Both deal with ratification, which is why they get tangled. Article VII set the one-time rule for ratifying the original Constitution in 1787-1788 (nine of thirteen states). Article V is the permanent, ongoing process for ratifying amendments, and it sets a higher bar: three-fourths of states. If the question is about the founding-era ratification debate (Federalists vs. Anti-Federalists), that's Article VII territory.
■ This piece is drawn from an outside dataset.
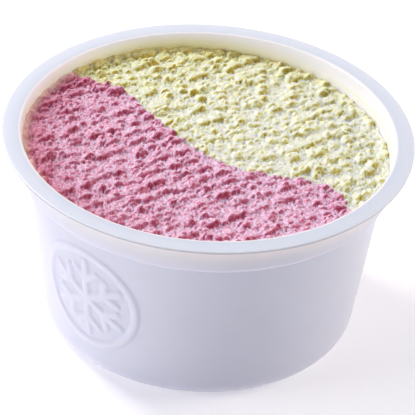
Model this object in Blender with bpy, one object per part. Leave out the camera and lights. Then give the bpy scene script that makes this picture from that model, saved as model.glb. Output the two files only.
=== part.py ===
"""Gelato cup: a moulded plastic tub with a flat rim, filled with two flavours of gelato.

The cup stands on the origin, its axis is +Z, and the S-shaped seam between the flavours
runs from the back left to the front right, with the pink half in front.
"""

import math

import bmesh
import bpy
from mathutils import Vector, noise

MM = 0.001

# Cup, outside
RIM_RADIUS = 40.0 * MM
CUP_HEIGHT = 41.0 * MM
FLANGE_THICKNESS = 0.6 * MM
FLANGE_EDGE_ROUND = 0.22 * MM
COLLAR_TOP_RADIUS = 37.3 * MM
COLLAR_FOOT_RADIUS = 36.6 * MM
COLLAR_FOOT_HEIGHT = 33.9 * MM
WALL_TOP_RADIUS = 35.0 * MM
WALL_TOP_HEIGHT = 33.2 * MM
FOOT_RADIUS = 31.1 * MM
FOOT_ROUND = 3.0 * MM

# Cup, inside
MOUTH_RADIUS = 36.3 * MM
MOUTH_ROUND = 0.35 * MM
WALL_THICKNESS = 0.8 * MM
COLLAR_THICKNESS = 1.3 * MM
FLOOR_ROUND = 2.4 * MM

# Cup, underside
RECESS_RADIUS = 25.0 * MM
RECESS_DEPTH = 0.7 * MM
RECESS_SLOPE = 0.6 * MM
GATE_RADIUS = 1.5 * MM
GATE_HEIGHT = 0.35 * MM
CUP_STEPS = 72

# Gelato
FILL_HEIGHT = 37.45 * MM
FILL_SLOPE = -0.026
GAP = 0.3 * MM
TOP_RINGS = 20
FURROW_PITCH = 5.2 * MM
FURROW_DEPTH = 0.7 * MM
FURROW_HEADING = math.radians(38.0)
LUMP_SIZE = 4.0 * MM
LUMP_HEIGHT = 0.9 * MM
EDGE_DIP = 0.35 * MM

# Seam between the flavours, in millimetres from the cup's axis, back left to front right
SEAM_KNOTS_MM = [
    (-46.0, 30.0),
    (-28.5, 22.0),
    (-17.5, 17.3),
    (-9.5, 7.2),
    (0.5, -3.5),
    (10.5, -7.4),
    (20.0, -8.6),
    (25.8, -11.8),
    (28.6, -20.5),
    (33.0, -32.0),
    (38.0, -44.0),
]
SEAM_POINTS_PER_KNOT = 5

# Colours, linear
PLASTIC_COLOUR = (0.80, 0.80, 0.86, 1.0)
PINK_COLOUR = (0.66, 0.28, 0.34, 1.0)
YELLOW_COLOUR = (0.84, 0.80, 0.47, 1.0)


def clear_scene():
    for old in list(bpy.data.objects):
        bpy.data.objects.remove(old, do_unlink=True)


def material(name, colour, roughness):
    made = bpy.data.materials.new(name)
    made.use_nodes = True
    shader = made.node_tree.nodes["Principled BSDF"]
    shader.inputs["Base Color"].default_value = colour
    shader.inputs["Roughness"].default_value = roughness
    shader.inputs["Metallic"].default_value = 0.0
    return made


def add_object(name, mesh, surface=None):
    made = bpy.data.objects.new(name, mesh)
    bpy.context.scene.collection.objects.link(made)
    if surface is not None:
        mesh.materials.append(surface)
    return made


def rounded_path(corners):
    """Points along a path of (radius, height, rounding, steps) corners, each corner turned to an arc."""
    path = []
    for index, (radius, height, rounding, steps) in enumerate(corners):
        here = Vector((radius, height))
        if rounding == 0.0:
            path.append(here)
            continue
        back = (Vector(corners[index - 1][:2]) - here).normalized()
        ahead = (Vector(corners[index + 1][:2]) - here).normalized()
        half_angle = back.angle(ahead) / 2
        reach = rounding / math.tan(half_angle)
        centre = here + (back + ahead).normalized() * (rounding / math.sin(half_angle))
        start = here + back * reach - centre
        end = here + ahead * reach - centre
        sweep = start.angle(end)
        for step in range(steps + 1):
            share = step / steps
            arm = start * math.sin((1 - share) * sweep) + end * math.sin(share * sweep)
            path.append(centre + arm / math.sin(sweep))
    return path


def inside_corners():
    """The inner wall as (radius, height) corners: top of the tapered wall, stacking ledge, mouth."""
    lift = WALL_THICKNESS * 0.95
    return [
        (WALL_TOP_RADIUS - WALL_THICKNESS, WALL_TOP_HEIGHT + lift),
        (COLLAR_FOOT_RADIUS - COLLAR_THICKNESS, COLLAR_FOOT_HEIGHT + lift),
        (MOUTH_RADIUS, CUP_HEIGHT),
    ]


def inside_radius(height):
    """Radius of the cup's inner wall at a height above its floor's rounding."""
    (wall_r, wall_z), (foot_r, foot_z), (mouth_r, mouth_z) = inside_corners()
    if height > foot_z:
        return foot_r + (mouth_r - foot_r) * (height - foot_z) / (mouth_z - foot_z)
    taper = (WALL_TOP_RADIUS - FOOT_RADIUS) / WALL_TOP_HEIGHT
    return wall_r - taper * (wall_z - height)


def cup_corners():
    """The cup's section, from the middle of the floor up the inside, over the rim and down the outside."""
    floor = RECESS_DEPTH + WALL_THICKNESS
    wall_top, ledge_edge, mouth = inside_corners()
    return [
        (0.0, floor, 0.0, 0),
        (inside_radius(floor), floor, FLOOR_ROUND, 4),
        (*wall_top, 0.0, 0),
        (*ledge_edge, 0.0, 0),
        (*mouth, MOUTH_ROUND, 3),
        (RIM_RADIUS, CUP_HEIGHT, FLANGE_EDGE_ROUND, 2),
        (RIM_RADIUS, CUP_HEIGHT - FLANGE_THICKNESS, FLANGE_EDGE_ROUND, 2),
        (COLLAR_TOP_RADIUS, CUP_HEIGHT - FLANGE_THICKNESS, 0.6 * MM, 2),
        (COLLAR_FOOT_RADIUS, COLLAR_FOOT_HEIGHT, 0.5 * MM, 2),
        (WALL_TOP_RADIUS, WALL_TOP_HEIGHT, 0.5 * MM, 1),
        (FOOT_RADIUS, 0.0, FOOT_ROUND, 5),
        (RECESS_RADIUS, 0.0, 0.0, 0),
        (RECESS_RADIUS - RECESS_SLOPE, RECESS_DEPTH, 0.0, 0),
        (GATE_RADIUS, RECESS_DEPTH, 0.0, 0),
        (GATE_RADIUS * 0.6, RECESS_DEPTH - GATE_HEIGHT, 0.0, 0),
        (0.0, RECESS_DEPTH - GATE_HEIGHT, 0.0, 0),
    ]


def turned(name, path, steps, surface):
    """A solid of revolution about Z from a section path that starts and ends on the axis."""
    mesh = bpy.data.meshes.new(name)
    points = [(point.x, 0.0, point.y) for point in path]
    edges = [(index, index + 1) for index in range(len(points) - 1)]
    mesh.from_pydata(points, edges, [])
    made = add_object(name, mesh, surface)
    screw = made.modifiers.new("turn", "SCREW")
    screw.axis = "Z"
    screw.angle = 2 * math.pi
    screw.steps = steps
    screw.render_steps = steps
    screw.use_merge_vertices = True
    screw.merge_threshold = 0.00005
    screw.use_smooth_shade = True
    return made


def surface_height(x, y, share):
    """Height of the scraped top: a slight slope with furrows side by side, broken into lumps. It dips
    at the wall. The share of the way from the axis to the wall is 0 to 1."""
    across = -x * math.sin(FURROW_HEADING) + y * math.cos(FURROW_HEADING)
    along = x * math.cos(FURROW_HEADING) + y * math.sin(FURROW_HEADING)
    wander = noise.noise(Vector((x, y, 0.0)) / (9.0 * MM)) * 0.9
    furrow = math.sin(2 * math.pi * across / FURROW_PITCH + 2.2 * wander)
    spot = Vector((along / 1.6, across, 7.0 * MM)) / LUMP_SIZE
    lump = noise.noise(spot)
    dip = max(0.0, share - 0.9) / 0.1
    rise = 0.5 * FURROW_DEPTH * furrow + LUMP_HEIGHT * lump
    return FILL_HEIGHT + FILL_SLOPE * x + rise * (1 - 0.6 * dip) - EDGE_DIP * dip * dip


def directions(count):
    turn = 2 * math.pi / count
    return [(math.cos(turn * i), math.sin(turn * i)) for i in range(count)]


def gelato_mesh(name):
    """The whole fill: an uneven top of rings that each hold six more points, then the side and bottom."""
    form = bmesh.new()
    inner = [form.verts.new((0.0, 0.0, surface_height(0.0, 0.0, 0.0)))]
    for ring in range(1, TOP_RINGS + 1):
        share = ring / TOP_RINGS
        outer = []
        for cosine, sine in directions(6 * ring):
            edge = inside_radius(FILL_HEIGHT + FILL_SLOPE * MOUTH_RADIUS * cosine) - GAP
            x, y = share * edge * cosine, share * edge * sine
            outer.append(form.verts.new((x, y, surface_height(x, y, share))))
        for sector in range(6):
            for step in range(ring):
                first = outer[sector * ring + step]
                second = outer[(sector * ring + step + 1) % (6 * ring)]
                base = (sector * (ring - 1) + step) % len(inner)
                form.faces.new((first, second, inner[base]))
                if step < ring - 1:
                    beside = (base + 1) % len(inner)
                    form.faces.new((inner[base], second, inner[beside]))
        inner = outer
    floor = RECESS_DEPTH + WALL_THICKNESS + GAP
    (wall_radius, wall_height), (ledge_radius, ledge_height), _ = inside_corners()
    side = rounded_path([
        (inside_radius(FILL_HEIGHT) - GAP, FILL_HEIGHT, 0.0, 0),
        (ledge_radius - GAP, ledge_height + GAP, 0.0, 0),
        (wall_radius - GAP, wall_height + GAP, 0.0, 0),
        (inside_radius(floor) - GAP, floor, FLOOR_ROUND, 3),
        (0.0, floor, 0.0, 0),
    ])
    for point in side[1:-1]:
        lower = []
        for cosine, sine in directions(len(inner)):
            lower.append(form.verts.new((point.x * cosine, point.x * sine, point.y)))
        for i, top in enumerate(inner):
            beside = (i + 1) % len(inner)
            form.faces.new((top, lower[i], lower[beside], inner[beside]))
        inner = lower
    form.faces.new(list(reversed(inner)))
    bmesh.ops.recalc_face_normals(form, faces=form.faces)
    mesh = bpy.data.meshes.new(name)
    form.to_mesh(mesh)
    form.free()
    return mesh


def seam_path(shift):
    """A smooth line through the seam's knots, moved sideways by shift."""
    knots = [Vector(knot) * MM for knot in SEAM_KNOTS_MM]
    path = []
    for i in range(1, len(knots) - 2):
        before, start, end, after = knots[i - 1 : i + 3]
        for step in range(SEAM_POINTS_PER_KNOT):
            t = step / SEAM_POINTS_PER_KNOT
            curve = 2 * start + (end - before) * t
            curve += (2 * before - 5 * start + 4 * end - after) * t * t
            curve += (3 * start - before - 3 * end + after) * t * t * t
            slope = (end - before) + (2 * before - 5 * start + 4 * end - after) * 2 * t
            slope += (3 * start - before - 3 * end + after) * 3 * t * t
            sideways = Vector((-slope.y, slope.x)).normalized()
            path.append(curve / 2 + sideways * shift)
    return [knots[0]] + path + [knots[-1]]


def seam_cutter(name, shift, corners):
    """A tall block with the seam as one side. It takes away the other flavour's half."""
    form = bmesh.new()
    outline = seam_path(shift) + [Vector(corner) for corner in corners]
    base = form.faces.new([form.verts.new((p.x, p.y, -5 * MM)) for p in outline])
    grown = bmesh.ops.extrude_face_region(form, geom=[base])
    raised = [item for item in grown["geom"] if isinstance(item, bmesh.types.BMVert)]
    bmesh.ops.translate(form, verts=raised, vec=(0.0, 0.0, 55 * MM))
    bmesh.ops.triangulate(form, faces=form.faces)
    bmesh.ops.recalc_face_normals(form, faces=form.faces)
    mesh = bpy.data.meshes.new(name)
    form.to_mesh(mesh)
    form.free()
    cutter = add_object(name, mesh)
    cutter.hide_render = True
    cutter.display_type = "WIRE"
    return cutter


def gelato_half(name, surface, cutter):
    mesh = gelato_mesh(name)
    made = add_object(name, mesh, surface)
    cut = made.modifiers.new("seam", "BOOLEAN")
    cut.operation = "DIFFERENCE"
    cut.object = cutter
    return made


def build():
    clear_scene()
    plastic = material("polypropylene", PLASTIC_COLOUR, 0.35)
    pink = material("pink gelato", PINK_COLOUR, 0.6)
    yellow = material("yellow gelato", YELLOW_COLOUR, 0.6)

    turned("cup", rounded_path(cup_corners()), CUP_STEPS, plastic)

    far = 60 * MM
    front = seam_cutter("front_cutter", 0.5 * GAP, [(far, -far), (-far, -far), (-far, far / 2)])
    back = seam_cutter("back_cutter", -0.5 * GAP, [(far, -far), (far, far), (-far, far)])
    gelato_half("pink_gelato", pink, back)
    gelato_half("yellow_gelato", yellow, front)


build()
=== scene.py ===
"""Gelato cup: a moulded tub with a flat rim, filled with pink and pale yellow gelato.

Everything is in metres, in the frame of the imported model: the cup stands on the origin.
"""

import math

import bmesh
import bpy
import numpy as np
from mathutils import Matrix, Vector


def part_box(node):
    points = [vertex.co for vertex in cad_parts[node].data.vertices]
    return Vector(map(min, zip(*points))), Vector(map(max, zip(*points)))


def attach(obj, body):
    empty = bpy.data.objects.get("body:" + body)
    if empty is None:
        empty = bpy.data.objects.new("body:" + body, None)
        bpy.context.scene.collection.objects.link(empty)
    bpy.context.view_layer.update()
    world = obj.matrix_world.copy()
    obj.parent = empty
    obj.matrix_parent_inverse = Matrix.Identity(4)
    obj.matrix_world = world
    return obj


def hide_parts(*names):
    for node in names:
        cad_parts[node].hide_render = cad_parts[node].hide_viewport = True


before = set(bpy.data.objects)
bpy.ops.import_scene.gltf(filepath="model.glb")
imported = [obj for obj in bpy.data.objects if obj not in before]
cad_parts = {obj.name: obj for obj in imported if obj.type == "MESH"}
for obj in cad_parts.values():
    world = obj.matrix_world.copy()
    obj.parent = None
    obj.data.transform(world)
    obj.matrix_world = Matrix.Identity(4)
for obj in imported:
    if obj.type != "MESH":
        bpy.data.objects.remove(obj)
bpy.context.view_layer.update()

# ---------------------------------------------------------------------------------------
# Cup: a thin-walled tub in one shot of natural white polypropylene, injection moulded, with
# a flat sealing rim, a flared collar over a stacking step and a tapered wall. A snowflake in
# a ring stands proud of the wall on two opposite sides, cut into the mould.

MM = 0.001
HAIR = 0.01 * MM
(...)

If it's about changing the Constitution after adoption, that's Article V.
Article V lays out the two-step amendment process: proposal by two-thirds of both houses of Congress (or a convention called by two-thirds of state legislatures), then ratification by three-fourths of the states.
The supermajority requirements were a deliberate choice to make the Constitution changeable but only with broad national consensus, fixing the Articles of Confederation's impossible unanimity rule.
Article V is federalism in action because both the national government and the states must participate before the Constitution can change.
The convention method of proposing amendments has never been used; all 27 amendments were proposed by Congress.
Article V protects the Great Compromise by guaranteeing that no state can be deprived of equal representation in the Senate without its consent.
On the AP exam, Article V is your go-to evidence for arguments about the tension between constitutional stability and democratic change.
Article V establishes the formal process for amending the Constitution. Amendments are proposed by a two-thirds vote in both houses of Congress or by a convention called by two-thirds of state legislatures, then ratified by three-fourths of the states.
No. The president has no formal role in the Article V process at all. Amendments go straight from congressional proposal to state ratification, which is why a presidential signature (or veto) never enters the picture.
Article VII governed ratification of the original Constitution, requiring approval from nine of thirteen states. Article V governs amendments to the Constitution after adoption and sets a higher bar of three-fourths of all states.
No. The state-convention method of proposing amendments exists in Article V but has never been used. All 27 amendments were proposed by a two-thirds vote in Congress.
They wanted to prevent temporary majorities from rewriting the nation's fundamental law while still allowing change when consensus was overwhelming. The Articles of Confederation's unanimity requirement had shown that an unchangeable framework fails, so Article V split the difference with supermajorities.